Yılın ilk yarısı itibariyle sektörün aktif büyüklüğü 65 milyar 400 milyon TL’yi bulurken, bu dönemde, sektörün toplam araç sayısı geçan yıla oranla yüzde 1.4 artışla 241 bin 500 adede ulaştı. Operasyonel araç kiralama sektörünün filosundaki hafif ticari araç payının yüzde 5.8’e, elektrikli ve hibrit araçların payının da yüzde 7.6’ya çıkması, raporda dikkat çeken diğer detaylar oldu.

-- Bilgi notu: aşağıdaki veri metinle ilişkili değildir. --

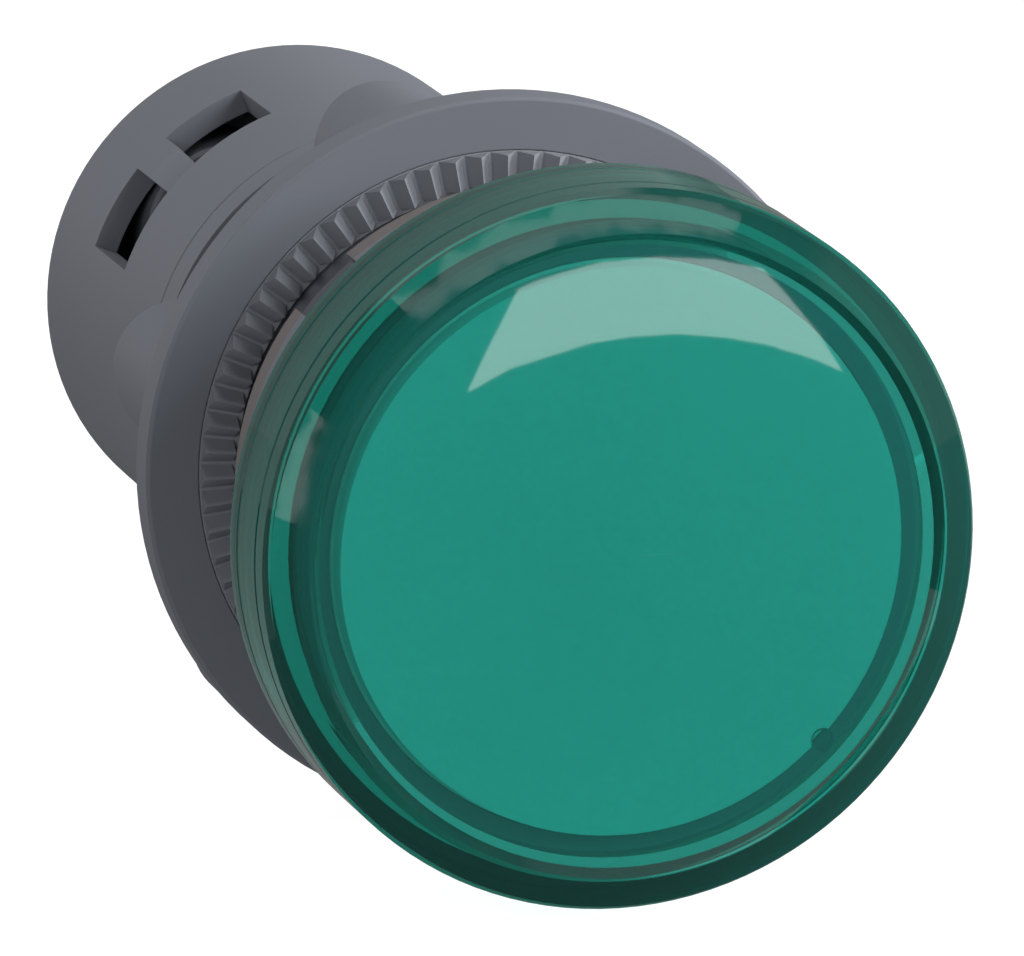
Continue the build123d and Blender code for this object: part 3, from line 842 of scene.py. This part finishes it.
board_white, tree, shader, place = start_material("board_white", 0.4)
around, x, z = around_axis(tree, place)
ring_track = band_mask(tree, around, chip_ring_radius, ring_track_width)
ring_color = two_tone(tree, ring_track, srgb(228, 228, 224), srgb(206, 210, 200))
tree.links.new(ring_color, shader.inputs["Base Color"])
dress("led_board", board_white)

# %% [markdown]
# Each LED chip is a white body with a round yellow window. One chip sits on the
# axis and six around it, so the angle is folded into one sixth of a turn first.

# %% The LED chips
chip_count = 6
window_radius = 1.1 * mm
chip_body, tree, shader, place = start_material("chip_body", 0.35)
around, x, z = around_axis(tree, place)
turn = math_node(tree, "ARCTAN2", z, x)
turn_step = 2 * pi / chip_count
folded = centred_modulo(tree, math_node(tree, "ADD", turn, 0.5 * turn_step), turn_step)
reach = math_node(tree, "MULTIPLY", around, math_node(tree, "COSINE", folded))
out = math_node(tree, "SUBTRACT", reach, chip_ring_radius)
over = math_node(tree, "MULTIPLY", around, math_node(tree, "SINE", folded))
nearest = math_node(tree, "MINIMUM", distance(tree, out, over), around)
window = math_node(tree, "LESS_THAN", nearest, window_radius)
chip_color = two_tone(tree, window, srgb(230, 230, 225), srgb(214, 186, 84))
tree.links.new(chip_color, shader.inputs["Base Color"])
dress("led_chips", chip_body)

# %% [markdown]
# The reflector is a glossy white moulding.

# %% The reflector
reflector_white = moulded_material(
    "reflector_white", srgb(230, 229, 225), roughness=0.25, drift=0.04, speckle=0.05
)
dress("reflector", reflector_white)

# %% [markdown]
# ## Light cards
#
# The sharp pale shapes on the lens are reflections of light cards in the studio.
# Each card is found the way a photographer would find it: a ray goes from the
# camera to a corner of the reflection, bounces off the lens, and is followed to
# the plane in which the card hangs. The cards show in reflections only, so they
# light nothing and hide nothing. The rays need the rim, the window and the
# shoulder of the lens, in the sizes of the CAD model.

# %% Follow rays off the lens
rim_inset = 1.56 * mm
rim_bevel = 0.34 * mm
dome_edge_radius = lens_radius - rim_inset - rim_bevel
dome_edge_y = front_y + 0.5 * mm
dome_rise = 0.2 * mm
shoulder_depth = 0.95 * mm
shoulder_inset = 0.2 * mm
cone_front_radius = lens_radius - rim_inset
cone_slope = (rim_inset - shoulder_inset) / shoulder_depth


def camera_ray(pixel):
    """Direction from the camera through a pixel of the photograph."""
    across = pixel[0] - 0.5 * image_width
    down = pixel[1] - 0.5 * image_height
    return (right * across - up * down - back * focal_in_pixels).normalized()


def bounce_off_dome(pixel):
    """Point on the lens's domed window, and the direction of the mirrored ray."""
    ray = camera_ray(pixel)
    radius = (dome_edge_radius ** 2 + dome_rise ** 2) / (2 * dome_rise)
    centre = Vector((0, dome_edge_y - dome_rise + radius, 0))
    to_camera = camera_place - centre
    half = to_camera.dot(ray)
    reach = -half - sqrt(half ** 2 - to_camera.length_squared + radius ** 2)
    point = camera_place + ray * reach
    normal = (point - centre) / radius
    return point, ray - 2 * ray.dot(normal) * normal


def bounce_off_shoulder(pixel):
    """Point on the lens's conical shoulder, and the direction of the mirrored ray."""
    ray = camera_ray(pixel)
    tip_radius = cone_front_radius + cone_slope * (camera_place.y - front_y)
    a = ray.x ** 2 + ray.z ** 2 - (cone_slope * ray.y) ** 2
    b = camera_place.x * ray.x + camera_place.z * ray.z - tip_radius * cone_slope * ray.y
    c = camera_place.x ** 2 + camera_place.z ** 2 - tip_radius ** 2
    roots = [(-b + sign * sqrt(b * b - a * c)) / a for sign in (-1, 1)]
    middle_y = front_y + 0.5 * shoulder_depth
    points = [camera_place + ray * root for root in roots]
    point = min(points, key=lambda p: abs(p.y - middle_y))
    around = sqrt(point.x ** 2 + point.z ** 2)
    normal = Vector((point.x / around, -cone_slope, point.z / around)).normalized()
    return point, ray - 2 * ray.dot(normal) * normal


# %% Hang the cards
window_patch = [
    (518, 289), (536, 281), (560, 273), (602, 262), (658, 257), (714, 260),
    (762, 270), (785, 293), (818, 332), (843, 372), (813, 359), (768, 345),
    (728, 338), (678, 334), (630, 337), (588, 344), (560, 353), (510, 369),
    (467, 393), (485, 354),
]
top_patch = [
    (393, 301), (449, 258), (500, 226), (560, 207), (602, 198), (644, 196),
    (686, 200), (720, 208), (734, 216), (740, 224), (738, 231), (731, 235),
    (700, 230), (658, 225), (616, 226), (588, 231), (560, 236), (500, 262),
    (449, 289), (410, 317),
]
side_patch = [
    (315, 411), (327, 421), (318, 438), (306, 474), (295, 525), (280, 516),
    (285, 479), (296, 446),
]


def card_material(name, strength):
    """A plain glow for a light card."""
    material = bpy.data.materials.new(name)
    material.use_nodes = True
    tree = material.node_tree
    glow = tree.nodes.new("ShaderNodeEmission")
    glow.inputs["Strength"].default_value = strength
    tree.links.new(glow.outputs["Emission"], tree.nodes["Material Output"].inputs["Surface"])
    return material


def show_in_reflections_only(stage_piece):
    """Hide a piece of the studio from everything but glossy rays."""
    for kind in ("camera", "diffuse", "transmission", "volume_scatter", "shadow"):
        setattr(stage_piece, "visible_" + kind, False)


def hang_card(name, patch, bounce, plane_point, plane_normal, strength):
    """A flat card that the lens mirrors into the patch of pixels."""
    corners = []
    for pixel in patch:
        point, direction = bounce(pixel)
        reach = (plane_point - point).dot(plane_normal) / direction.dot(plane_normal)
        corners.append(point + direction * reach)
    mesh = bpy.data.meshes.new(name)
    mesh.from_pydata(corners, [], [list(range(len(corners)))])
    mesh.materials.append(card_material(name, strength))
    card = bpy.data.objects.new(name, mesh)
    bpy.context.scene.collection.objects.link(card)
    show_in_reflections_only(card)
    print(name, "spans", [round(v / mm) for v in card.dimensions], "mm")


window_distance = 80 * mm
card_distance = 250 * mm
in_front = Vector((0, front_y - window_distance, 0))
above = Vector((0, 0, card_distance))
at_left = Vector((-card_distance, 0, 0))
upward, rightward = Vector((0, 0, 1)), Vector((1, 0, 0))
window_glow, top_glow, side_glow = 5.0, 1.5, 1.8
hang_card("window_card", window_patch, bounce_off_dome, in_front, axis, window_glow)
hang_card("top_card", top_patch, bounce_off_shoulder, above, upward, top_glow)
hang_card("side_card", side_patch, bounce_off_shoulder, at_left, rightward, side_glow)

# %% [markdown]
# ## Floor, sky and lamps
#
# The photograph has a pure white background. The sky and the floor are white to
# the camera, to reflections and through the lens. To other rays the sky is black
# and the floor only glows a little, so that the shading on the object comes from
# the lamps. The floor still takes the object's soft shadow.

# %% The sky
world = bpy.data.worlds.new("studio")
bpy.context.scene.world = world
world.use_nodes = True


def seen_directly(tree):
    """1 for a ray from the camera, off a glossy surface or through glass, otherwise 0."""
    path = tree.nodes.new("ShaderNodeLightPath")
    seen = math_node(tree, "MAXIMUM", path.outputs["Is Camera Ray"], path.outputs["Is Glossy Ray"])
    return math_node(tree, "MAXIMUM", seen, path.outputs["Is Transmission Ray"])


sky_tree = world.node_tree
sky = sky_tree.nodes["Background"]
sky.inputs["Color"].default_value = (1, 1, 1, 1)
sky_tree.links.new(seen_directly(sky_tree), sky.inputs["Strength"])

# %% [markdown]
# The lens and the satin plastic mirror a white tent around the set. Gaps in it
# show as darker reflections: one in front, up and to the left, where the camera
# and its operator stand, one on the left, one on the right, and a dimmer corner
# behind to the right. Straight behind the object the tent is dimmer too, which
# keeps the lens's skirt dark. Each gap lies between two distances along the axis,
# on one side of a plane, and takes away a share of the tent's light. Distances
# are in shares of the tent's radius.

# %% The light tent
tent_radius = 1.2
tent_subdivisions = 4
soft_edge = 0.06
tent_gaps = {
    "camera": {"between": (-0.76, -0.30), "side": (-0.45, 0.89), "beyond": 0.0, "share": 1.0},
    "left": {"between": (0.0, 0.42), "side": (-1.0, 0.0), "beyond": 0.6, "share": 0.8},
    "right": {"between": (-0.50, 0.12), "side": (1.0, 0.0), "beyond": 0.6, "share": 0.75},
    "rear_right": {"between": (0.40, 1.2), "side": (1.0, 0.0), "beyond": 0.3, "share": 0.92},
    "behind": {"between": (0.85, 1.2), "side": (0.0, 0.0), "beyond": -1.0, "share": 0.76},
}


def soft_step(tree, value, start):
    """0 before the start, 1 after it, with a smooth rise around it."""
    node = tree.nodes.new("ShaderNodeMapRange")
    node.interpolation_type = "SMOOTHSTEP"
    node.inputs["From Min"].default_value = (start - soft_edge) * tent_radius
    node.inputs["From Max"].default_value = (start + soft_edge) * tent_radius
    tree.links.new(value, node.inputs["Value"])
    return node.outputs["Result"]


tent_material = card_material("tent", 1.0)
tent_tree = tent_material.node_tree
tent_place = tent_tree.nodes.new("ShaderNodeTexCoord").outputs["Object"]
along_axis = measure(tent_tree, tent_place, axis)
covered = 0.0
for gap in tent_gaps.values():
    gap_start, gap_end = gap["between"]
    past_start = soft_step(tent_tree, along_axis, gap_start)
    past_end = soft_step(tent_tree, along_axis, gap_end)
    inside = math_node(tent_tree, "SUBTRACT", past_start, past_end)
    side_x, side_z = gap["side"]
    sideways = measure(tent_tree, tent_place, Vector((side_x, 0, side_z)))
    beyond = soft_step(tent_tree, sideways, gap["beyond"])
    inside = math_node(tent_tree, "MULTIPLY", inside, beyond)
    taken = math_node(tent_tree, "MULTIPLY", inside, gap["share"])
    covered = math_node(tent_tree, "MAXIMUM", taken, covered)
tent_strength = math_node(tent_tree, "SUBTRACT", 1.0, covered)
tent_tree.links.new(tent_strength, tent_tree.nodes["Emission"].inputs["Strength"])

tent_shape = bmesh.new()
bmesh.ops.create_icosphere(tent_shape, subdivisions=tent_subdivisions, radius=tent_radius)
tent_mesh = bpy.data.meshes.new("tent")
tent_shape.to_mesh(tent_mesh)
tent_shape.free()
tent_mesh.materials.append(tent_material)
tent = bpy.data.objects.new("tent", tent_mesh)
bpy.context.scene.collection.objects.link(tent)
show_in_reflections_only(tent)

# %% [markdown]
# A photographer lays dark sheets under a shiny object, so that it doesn't mirror
# the white floor. They show in reflections only, like the cards.

# %% The dark sheets
sheet_drop = 0.03 * mm
sheet_z = lowest_z - sheet_drop
sheets = {
    "front_sheet": {"glow": 0.07, "half_width": 1.25, "between": (-0.7, 0.0)},
    "rear_sheet": {"glow": 0.2, "half_width": 1.25, "between": (0.0, 1.25)},
}
for name, sheet in sheets.items():
    side, (start, end) = sheet["half_width"], sheet["between"]
    outline = [(-side, start), (side, start), (side, end), (-side, end)]
    sheet_corners = [(x, y, sheet_z) for x, y in outline]
    sheet_mesh = bpy.data.meshes.new(name)
    sheet_mesh.from_pydata(sheet_corners, [], [(0, 1, 2, 3)])
    sheet_mesh.materials.append(card_material(name, sheet["glow"]))
    dark_sheet = bpy.data.objects.new(name, sheet_mesh)
    bpy.context.scene.collection.objects.link(dark_sheet)
    show_in_reflections_only(dark_sheet)

# %% [markdown]
# The floor lies just under the sheets. Its own dim shade carries the shadow, and
# its glow brings it up to white where it is seen.

# %% The floor
floor_drop = 0.05 * mm
floor_half_size = 1.5
floor_roughness = 0.9
floor_shade = 0.2
floor_white = 0.94
floor_bounce = 0.25
floor_mesh = bpy.data.meshes.new("floor")
floor_z = lowest_z - floor_drop
floor_corners = [
    (x * floor_half_size, y * floor_half_size, floor_z)
    for x, y in ((-1, -1), (1, -1), (1, 1), (-1, 1))
]
floor_mesh.from_pydata(floor_corners, [], [(0, 1, 2, 3)])
floor = bpy.data.objects.new("floor", floor_mesh)
bpy.context.scene.collection.objects.link(floor)

floor_material = bpy.data.materials.new("floor_white")
floor_material.use_nodes = True
floor_tree = floor_material.node_tree
floor_shader = floor_tree.nodes["Principled BSDF"]
floor_shader.inputs["Base Color"].default_value = (floor_shade, floor_shade, floor_shade, 1)
floor_shader.inputs["Roughness"].default_value = floor_roughness
floor_shader.inputs["Specular IOR Level"].default_value = 0.0
floor_shader.inputs["Emission Color"].default_value = (1, 1, 1, 1)
floor_seen = seen_directly(floor_tree)
floor_gain = floor_white - floor_bounce
floor_glow = math_node(floor_tree, "MULTIPLY_ADD", floor_seen, floor_gain, floor_bounce)
floor_tree.links.new(floor_glow, floor_shader.inputs["Emission Strength"])
floor_mesh.materials.append(floor_material)

# %% [markdown]
# Five soft lamps light the set: a strong one from the right, the key light and a
# fill from the front, one from behind on the left for the rims, and one from
# above. They don't show in reflections or through the lens, because the tent and
# the cards stand for that.

# %% The lamps
bpy.context.scene.view_settings.view_transform = "Standard"
lamp_target = Vector((0, 0.005, 0))
lamp_size = 0.3
lamps = {
    "right_window": {"place": (0.6, -0.05, 0.15), "power": 4.6},
    "key": {"place": (0.3, -0.5, 0.27), "power": 3.3},
    "fill": {"place": (-0.35, -0.5, 0.2), "power": 1.15},
    "rear_rim": {"place": (-0.4, 0.35, 0.3), "power": 1.4},
    "top": {"place": (0.0, 0.02, 0.6), "power": 0.9},
}
for name, lamp in lamps.items():
    light = bpy.data.lights.new(name, "AREA")
    light.shape = "SQUARE"
    light.size = lamp_size
    light.energy = lamp["power"]
    lamp_object = bpy.data.objects.new(name, light)
    lamp_place = Vector(lamp["place"])
    lamp_turn = (lamp_target - lamp_place).to_track_quat("-Z", "Y").to_matrix().to_4x4()
    lamp_object.matrix_world = Matrix.Translation(lamp_place) @ lamp_turn
    bpy.context.scene.collection.objects.link(lamp_object)
    lamp_object.visible_glossy = False
    lamp_object.visible_transmission = False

Değerlendirmelerde bulunan TOKKDER Yönetim Kurulu Başkanı İnan Ekici, piyasada yaşanan araç bulunurluğu sorunu nedeniyle istenilen filo büyüklüğüne ulaşılamadığını söyledi. Ekici, şunları söyledi:
“Otomotiv Distribütörleri Derneği’nin (ODD) verilerine göre, 2022 yılı Ocak-Haziran döneminde Türkiye otomobil ve hafif ticari araç toplam pazarının, bir önceki yılın aynı dönemine göre yüzde 9.3, otomobil pazarının yüzde 10.3, hafif ticari araç pazarının ise yüzde 5.6 daraldığı görülüyor. Otomotiv pazarında yaşanan bu daralmanın daha ne kadar devam edeceğini öngörmek güç... Yeni otomobil tedarikinde bu dönemde sıkıntı olduğu için araç kiralama sektörü de arzu edilen araç filosu büyüklüğüne, büyüme potansiyeli olmasına karşın, ulaşamıyor. Buna rağmen, sektör olarak müşterilerimizi araçsız bırakmamak adına çözümler üretiyor, yeri geldiğinde müşterilerimizin araç kiralama kontratlarının süresini uzatıyor ya da 2. el araçlar kiralıyoruz.”